Monsoon: Solo Exhibition by Adi Argov

May-June 2019, Nulobaz Cooperative Art Space, Tel Aviv | Text

Installation photos by Rami Tsalka

“I believe,” he once said, “that the petal of a flower or a tiny worm on the path says far more, contains far more than all the books in the library. One cannot say very much with mere letters and words. Sometimes I’ll be writing a Greek letter, a theta or an omega, and tilt my pen just the slightest bit; suddenly the letter has a tail and becomes a fish; in a second it evokes all the streams and rivers of the world, all that is cool and humid, Homer’s sea and the waters on which Saint Peter wandered; or it becomes a bird, flaps its tail, shakes out its feathers, puffs itself up, laughs, flies away. You probably don’t appreciate letters like that very much, do you, Narcissus? But I say: with them God wrote the world."

Hermann Hesse, “Narcissus and Goldmund"

After reading “Narcissus and Goldmund” upon Adi’s recommendation, I immediately realized why Adi, who encountered this book in her early years at Bezalel Art Academy, considers this novel to leave the most significant impressions on her. Through Adi, I have learned about the two opposing forces co-existing within her in a constant daily struggle, one that is powerfully reflected in her works. These forces are the spirit or the intellect (represented by Narcissus), and the matter or the intuition (represented by Goldmund).  

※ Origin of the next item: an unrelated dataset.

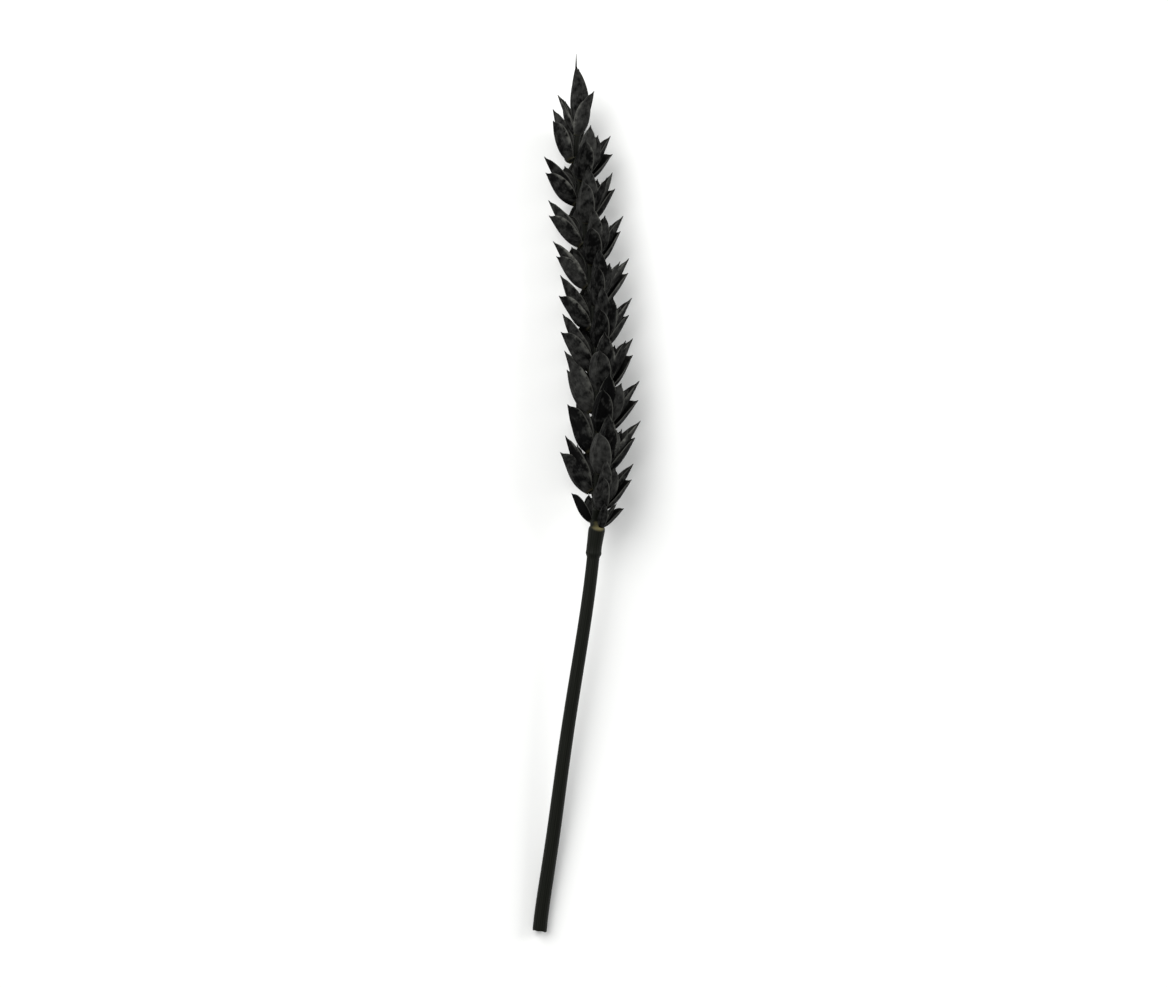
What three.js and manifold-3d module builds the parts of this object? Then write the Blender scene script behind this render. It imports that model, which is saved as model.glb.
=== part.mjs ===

Intellectual unrest, combined with endless curiosity about the essence of her works, to a large extent characterizes Adi. I myself often struggle with the question of how, in this day and age, one can advocate a practice of drawing and painting which is mainly based on abstraction? Aren’t there more “pressing” issues to tend to, for example, ecological and social urgencies, to name just two? Probably yes. However, the human soul and its need for unconditional, emotional and sensory sustenance, are of no less importance.

 In this context, it seems appropriate to mention “Abstraction and Empathy”, a fascinating essay written by the German art historian Wilhelm Worringer in 1908. Worringer argued that the style of a given era was determined by the human need for abstraction to achieve aesthetic pleasure. At times when mankind had lived in peace with the outside world and its phenomena (for example the Renaissance period, during which a new desire to study and explain nature and the universe had evoked), it derived great pleasure from the world’s organic existence and its naturalistic representation in art. On the other hand, the tendency for abstraction in art is found in times when mankind feels anxious and restless in front of the randomness and arbitrariness that characterize its world. At such times, one seeks peace of mind in “trustworthy,” absolute and irrefutable forms.

Adi’s artistic starting points are the line and the drawing. I once heard renowned Israeli painter Yair Grabuz say that “drawing is a path, a journey. The line leads us – and it is always to someplace we have never been before.” This is the approach one should take when looking at Adi’s drawings. For her, it is almost a daily act: sketches and intuitive experiments drawn with no previous design or plan, with pens or markers in her sketchbook, or on papers of various sizes. At a certain point in the process, which Adi calls “at a spark of probability”, suddenly it pours out and the lines begin to “look like something”. This can be a figurative allusion, or simply the beginning of a noticeable tension, resulting from the lines’ intersections, their location, course, and thickness.

During the past two years, Adi has focused her attention on converting her practice of drawing into additional mediums, primarily painting. She did it by extracting formal or conceptual formulations found in her drawings’ composition and transferring them into paintings on various surfaces using a variety of materials. Such transformation involves an additional level of abstraction which further neglects any figurative allusions, to the point where nothing remains but linear gestures imposed on an expressive, abstract painting. 

Another intriguing aspect in Adi’s works is that they do not take themselves too seriously. Adi draws and paints in gestures she considers as “slapstick”. Her works can be perceived as obtaining a quality termed by Italian novelist Italo Calvino as “weightless gravity”. In his book ״Six Memos for the Next Millennium״, Calvino writes:

“We might say that throughout the centuries two opposite tendencies have competed in literature: one tries to make language into a weightless element that hovers above things like a cloud […]. The other tries to give language the weight, density, and concreteness of things, bodies, and sensations.”

Adi’s works always involve this delicate balance, when saturated staining meets frantic energetic scribbles, which, in turn, are met with confident, geometric and linear gestures. Similarly, the exhibition title Monsoon reflects not only the blues, yellows and greys portrayed in the works on view. Warm summer winds, interacting with heavy, stormy monsoon rains, represent for Adi an intuitive-intellectual duality that constitutes a significant creative urge manifested in her works, which can be positioned in different locations along a spectrum of abstraction and material complexity. Tracing back to the spirit of Worringer in “Abstraction and Empathy”, it can be said that Adi’s work serves her as a haven amidst the chaos of life.